Work to complete
Give the number of lines containing the word "joints" and nothing more.

Input material
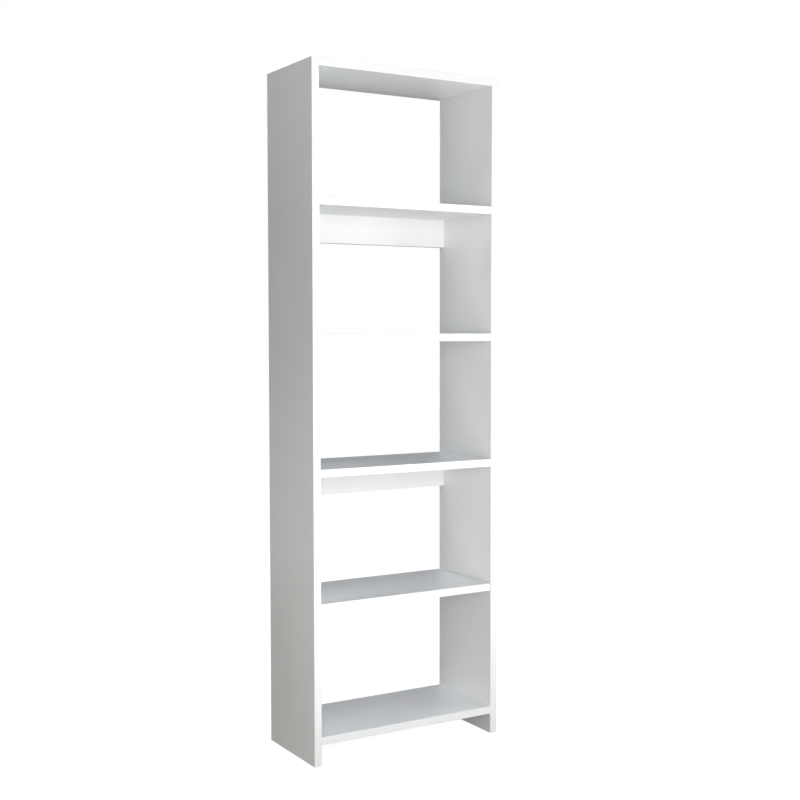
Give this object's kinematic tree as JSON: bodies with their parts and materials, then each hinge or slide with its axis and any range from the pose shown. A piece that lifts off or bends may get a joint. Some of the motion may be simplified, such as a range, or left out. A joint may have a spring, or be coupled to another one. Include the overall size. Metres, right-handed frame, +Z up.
{
  "type": "bookcase",
  "caption": "Tall open-backed bookcase in white melamine board: cam-jointed case with stiffening rails, and adjustable shelves that lift off hidden pins.",
  "frame": {"origin": "on the floor, at the centre of the bookcase's footprint", "axes": "+X to the right as seen from the front, -Y out of the open front, +Z up"},
  "size_m": [0.5, 0.23, 1.586],
  "materials": {
    "melamine_board": "satin",
    "edge_band": "satin",
    "zinc_cam": "satin",
    "steel_bolt": "satin",
    "beech_dowel": "matte",
    "nickel_pin": "satin",
    "cap_plastic": "satin"
  },
  "bodies": {
    "case": {"left_side_panel": "melamine_board", "right_side_panel": "melamine_board", "top_panel": "melamine_board", "bottom_panel": "melamine_board", "upper_fixed_shelf": "melamine_board", "lower_fixed_shelf": "melamine_board", "upper_back_rail": "melamine_board", "lower_back_rail": "melamine_board", "left_side_edge_band": "edge_band", "right_side_edge_band": "edge_band", "top_panel_edge_band": "edge_band", "bottom_panel_edge_band": "edge_band", "upper_fixed_edge_band": "edge_band", "lower_fixed_edge_band": "edge_band", "upper_rail_edge_band": "edge_band", "lower_rail_edge_band": "edge_band", "top_panel_cam_locks": "zinc_cam", "bottom_panel_cam_locks": "zinc_cam", "upper_fixed_cam_locks": "zinc_cam", "lower_fixed_cam_locks": "zinc_cam", "upper_rail_cam_locks": "zinc_cam", "lower_rail_cam_locks": "zinc_cam", "top_panel_cam_bolts": "steel_bolt", "bottom_panel_cam_bolts": "steel_bolt", "upper_fixed_cam_bolts": "steel_bolt", "lower_fixed_cam_bolts": "steel_bolt", "upper_rail_cam_bolts": "steel_bolt", "lower_rail_cam_bolts": "steel_bolt", "top_panel_dowels": "beech_dowel", "bottom_panel_dowels": "beech_dowel", "upper_fixed_dowels": "beech_dowel", "lower_fixed_dowels": "beech_dowel", "upper_rail_dowels": "beech_dowel", "lower_rail_dowels": "beech_dowel", "top_panel_cam_caps": "cap_plastic", "bottom_panel_cam_caps": "cap_plastic", "upper_fixed_cam_caps": "cap_plastic", "lower_fixed_cam_caps": "cap_plastic", "upper_rail_cam_caps": "cap_plastic", "lower_rail_cam_caps": "cap_plastic", "left_side_hole_caps": "cap_plastic", "right_side_hole_caps": "cap_plastic"},
    "upper_shelf": {"upper_adjustable_shelf": "melamine_board", "upper_adjustable_edge_band": "edge_band"},
    "lower_shelf": {"lower_adjustable_shelf": "melamine_board", "lower_adjustable_edge_band": "edge_band"},
    "upper_pin_front_left": {"upper_pin_front_left": "nickel_pin"},
    "upper_pin_front_right": {"upper_pin_front_right": "nickel_pin"},
    "upper_pin_back_left": {"upper_pin_back_left": "nickel_pin"},
    "upper_pin_back_right": {"upper_pin_back_right": "nickel_pin"},
    "lower_pin_front_left": {"lower_pin_front_left": "nickel_pin"},
    "lower_pin_front_right": {"lower_pin_front_right": "nickel_pin"},
    "lower_pin_back_left": {"lower_pin_back_left": "nickel_pin"},
    "lower_pin_back_right": {"lower_pin_back_right": "nickel_pin"}
  },
  "joints": [
    {"name": "upper_shelf_lift", "type": "slide", "parent": "case", "child": "upper_shelf", "axis": [0, 0, 1], "range_m": [0, 0.21]},
    {"name": "lower_shelf_lift", "type": "slide", "parent": "case", "child": "lower_shelf", "axis": [0, 0, 1], "range_m": [0, 0.21]},
    {"name": "upper_pin_front_left_pull", "type": "slide", "parent": "case", "child": "upper_pin_front_left", "axis": [1, 0, 0], "range_m": [0, 0.01]},
    {"name": "upper_pin_front_right_pull", "type": "slide", "parent": "case", "child": "upper_pin_front_right", "axis": [-1, 0, 0], "range_m": [0, 0.01]},
    {"name": "upper_pin_back_left_pull", "type": "slide", "parent": "case", "child": "upper_pin_back_left", "axis": [1, 0, 0], "range_m": [0, 0.01]},
    {"name": "upper_pin_back_right_pull", "type": "slide", "parent": "case", "child": "upper_pin_back_right", "axis": [-1, 0, 0], "range_m": [0, 0.01]},
    {"name": "lower_pin_front_left_pull", "type": "slide", "parent": "case", "child": "lower_pin_front_left", "axis": [1, 0, 0], "range_m": [0, 0.01]},
    {"name": "lower_pin_front_right_pull", "type": "slide", "parent": "case", "child": "lower_pin_front_right", "axis": [-1, 0, 0], "range_m": [0, 0.01]},
    {"name": "lower_pin_back_left_pull", "type": "slide", "parent": "case", "child": "lower_pin_back_left", "axis": [1, 0, 0], "range_m": [0, 0.01]},
    {"name": "lower_pin_back_right_pull", "type": "slide", "parent": "case", "child": "lower_pin_back_right", "axis": [-1, 0, 0], "range_m": [0, 0.01]}
  ]
}
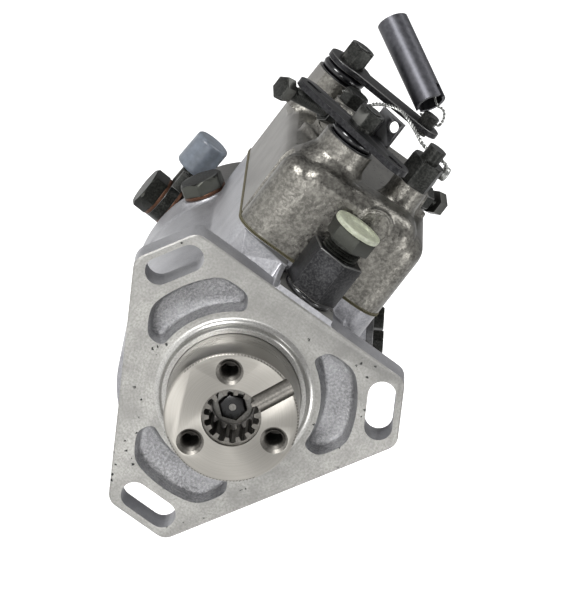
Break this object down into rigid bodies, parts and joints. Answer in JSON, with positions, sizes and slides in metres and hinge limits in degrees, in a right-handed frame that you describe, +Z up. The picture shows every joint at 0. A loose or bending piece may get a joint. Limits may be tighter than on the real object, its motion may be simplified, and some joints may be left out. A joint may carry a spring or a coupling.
{
  "type": "diesel injection pump",
  "caption": "Rotary distributor diesel injection pump with a triangular mounting flange, a drilled drive hub, a mechanical governor under a cast cover, and throttle and stop levers.",
  "frame": {"origin": "on the drive axis, in the mounting flange's front face, at the root of the locating spigot", "axes": "-Y along the drive axis out of the drive end, +Z up towards the governor cover and the levers, +X to the right seen from the drive end"},
  "size_m": [0.108, 0.1982, 0.1724],
  "materials": {
    "housing_alloy": "cast, flange and bores machined",
    "cover_alloy": "shot-blasted casting",
    "gasket": "pressed fibre",
    "ground_steel": "ground",
    "phosphated_steel": "phosphated",
    "plate_alloy": "die-cast",
    "black_steel": "black oxide",
    "pressed_steel": "pressed and plain",
    "copper": "soft copper",
    "bronze": "plain",
    "rubber": "moulded",
    "clear_nylon": "translucent",
    "milky_polythene": "translucent",
    "spring_wire": "drawn wire"
  },
  "bodies": {
    "pump_body": {"pump_housing": "housing_alloy", "governor_cover": "cover_alloy", "cover_gasket": "gasket", "cover_cap_nuts": "black_steel", "inspection_cover": "plate_alloy", "inspection_screws": "phosphated_steel", "fuel_adapter": "black_steel", "adapter_washer": "rubber", "adapter_plug": "black_steel", "transit_disc": "clear_nylon", "vent_screw": "black_steel", "shaft_bush": "bronze", "hub_oil_seal": "rubber", "cam_ring": "ground_steel", "cam_locking_screw": "black_steel", "hydraulic_head": "phosphated_steel", "head_locking_screws": "black_steel", "locking_washers": "copper", "transfer_liner": "ground_steel", "end_plate": "plate_alloy", "end_plate_screws": "phosphated_steel", "inlet_union": "black_steel", "regulating_spring": "spring_wire", "outlet_washers": "copper", "outlet_banjos": "black_steel", "outlet_bolts": "black_steel", "outlet_caps": "milky_polythene", "control_bracket": "pressed_steel", "dust_rings": "rubber", "speed_stop_screws": "black_steel", "stop_lock_nuts": "black_steel", "seal_wire": "spring_wire"},
    "drive_train": {"drive_hub": "ground_steel", "hub_screw": "ground_steel", "drive_shaft": "ground_steel", "weight_cage": "ground_steel", "pump_rotor": "ground_steel", "plungers": "ground_steel", "roller_shoes": "ground_steel", "cam_rollers": "ground_steel", "transfer_vanes": "ground_steel"},
    "governor_sleeve": {"thrust_sleeve": "ground_steel"},
    "weight_1": {"governor_weight_1": "ground_steel"},
    "weight_2": {"governor_weight_2": "ground_steel"},
    "weight_3": {"governor_weight_3": "ground_steel"},
    "weight_4": {"governor_weight_4": "ground_steel"},
    "arm": {"governor_arm": "pressed_steel", "governor_spring": "spring_wire"},
    "link": {"linkage_hook": "pressed_steel"},
    "valve": {"metering_valve": "ground_steel"},
    "throttle": {"throttle_shaft": "ground_steel", "throttle_lever": "black_steel", "throttle_nut": "black_steel"},
    "stop": {"stop_shaft": "ground_steel", "stop_lever": "black_steel", "stop_nut": "black_steel", "lever_clamp_screw": "black_steel", "tamper_sleeve": "black_steel", "sleeve_tie_wire": "spring_wire"},
    "piston": {"regulating_piston": "ground_steel"}
  },
  "joints": [
    {"name": "drive_spin", "type": "hinge", "parent": "pump_body", "child": "drive_train", "pos_m": [0, 0, 0], "axis": [0, -1, 0], "continuous": true},
    {"name": "governor_sleeve_slide", "type": "slide", "parent": "drive_train", "child": "governor_sleeve", "axis": [0, 1, 0], "range_m": [0, 0.0025]},
    {"name": "governor_arm_tilt", "type": "hinge", "parent": "pump_body", "child": "arm", "pos_m": [0, 0.0581, 0.04], "axis": [1, 0, 0], "range_deg": [0, 3.7]},
    {"name": "link_level", "type": "hinge", "parent": "arm", "child": "link", "pos_m": [0.006, 0.0581, 0.056], "axis": [1, 0, 0], "range_deg": [-3.7, 0]},
    {"name": "metering_valve_turn", "type": "hinge", "parent": "pump_body", "child": "valve", "pos_m": [-0.002, 0.099, 0.014], "axis": [0, 0, 1], "range_deg": [-7.3, 0]},
    {"name": "throttle_turn", "type": "hinge", "parent": "pump_body", "child": "throttle", "pos_m": [-0.0158, 0.034, 0.0888], "axis": [0, 0, 1], "range_deg": [-25, 30], "deforming": ["governor_spring"]},
    {"name": "stop_turn", "type": "hinge", "parent": "pump_body", "child": "stop", "pos_m": [-0.0236, 0.09, 0.0922], "axis": [0, 0, 1], "range_deg": [-16, 20]},
    {"name": "regulating_piston_slide", "type": "slide", "parent": "pump_body", "child": "piston", "axis": [0, 0, 1], "range_m": [0, 0.003], "stiffness_N_per_m": 400, "springref_m": -0.002, "deforming": ["regulating_spring"]},
    {"name": "weight_1_swing", "type": "hinge", "parent": "drive_train", "child": "weight_1", "pos_m": [0.026, 0.0263, 0], "axis": [0, 0, -1], "range_deg": [0, 10.7]},
    {"name": "weight_2_swing", "type": "hinge", "parent": "drive_train", "child": "weight_2", "pos_m": [0, 0.0263, 0.026], "axis": [1, 0, 0], "range_deg": [0, 10.7]},
    {"name": "weight_3_swing", "type": "hinge", "parent": "drive_train", "child": "weight_3", "pos_m": [-0.026, 0.0263, 0], "axis": [0, 0, 1], "range_deg": [0, 10.7]},
    {"name": "weight_4_swing", "type": "hinge", "parent": "drive_train", "child": "weight_4", "pos_m": [0, 0.0263, -0.026], "axis": [-1, 0, 0], "range_deg": [0, 10.7]}
  ],
  "couplings": [
    {"joint": "weight_1_swing", "follows": "governor_sleeve_slide", "rad_per_m": 74.07},
    {"joint": "weight_2_swing", "follows": "governor_sleeve_slide", "rad_per_m": 74.07},
    {"joint": "weight_3_swing", "follows": "governor_sleeve_slide", "rad_per_m": 74.07},
    {"joint": "weight_4_swing", "follows": "governor_sleeve_slide", "rad_per_m": 74.07},
    {"joint": "governor_arm_tilt", "follows": "governor_sleeve_slide", "rad_per_m": 25},
    {"joint": "link_level", "follows": "governor_sleeve_slide", "rad_per_m": -25},
    {"joint": "metering_valve_turn", "follows": "governor_sleeve_slide", "rad_per_m": -50}
  ]
}
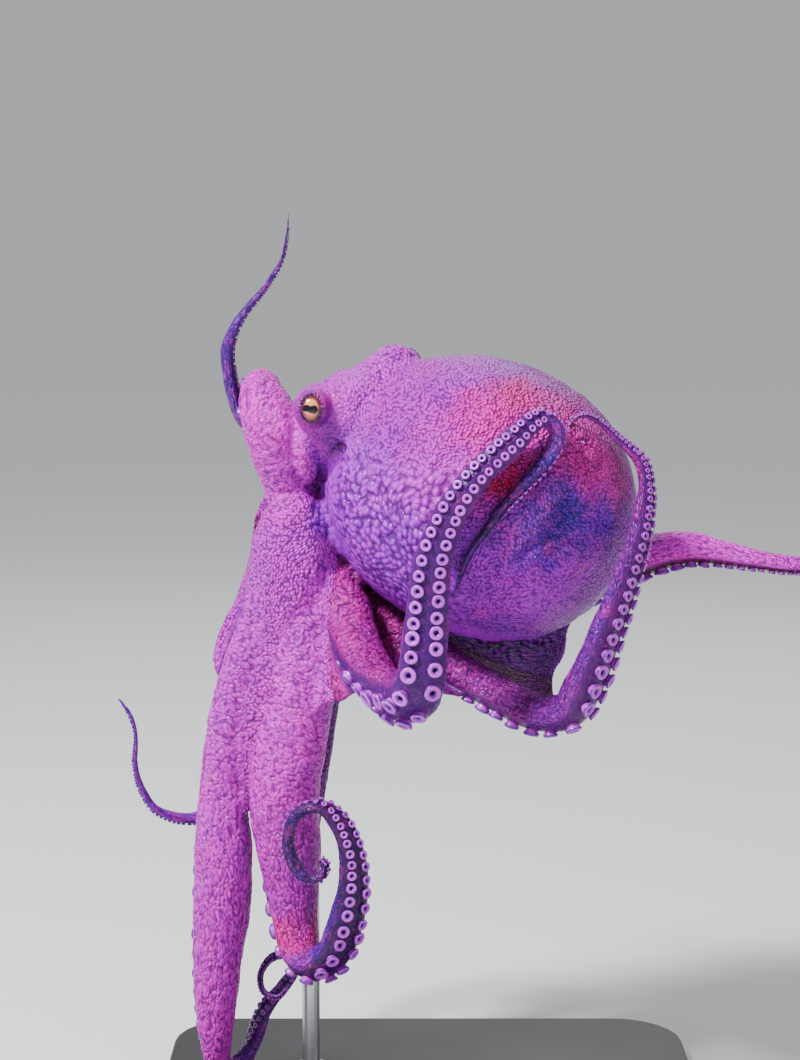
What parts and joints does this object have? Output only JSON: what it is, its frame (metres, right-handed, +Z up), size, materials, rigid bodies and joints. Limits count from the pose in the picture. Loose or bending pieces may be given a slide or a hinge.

Solution to the problem
4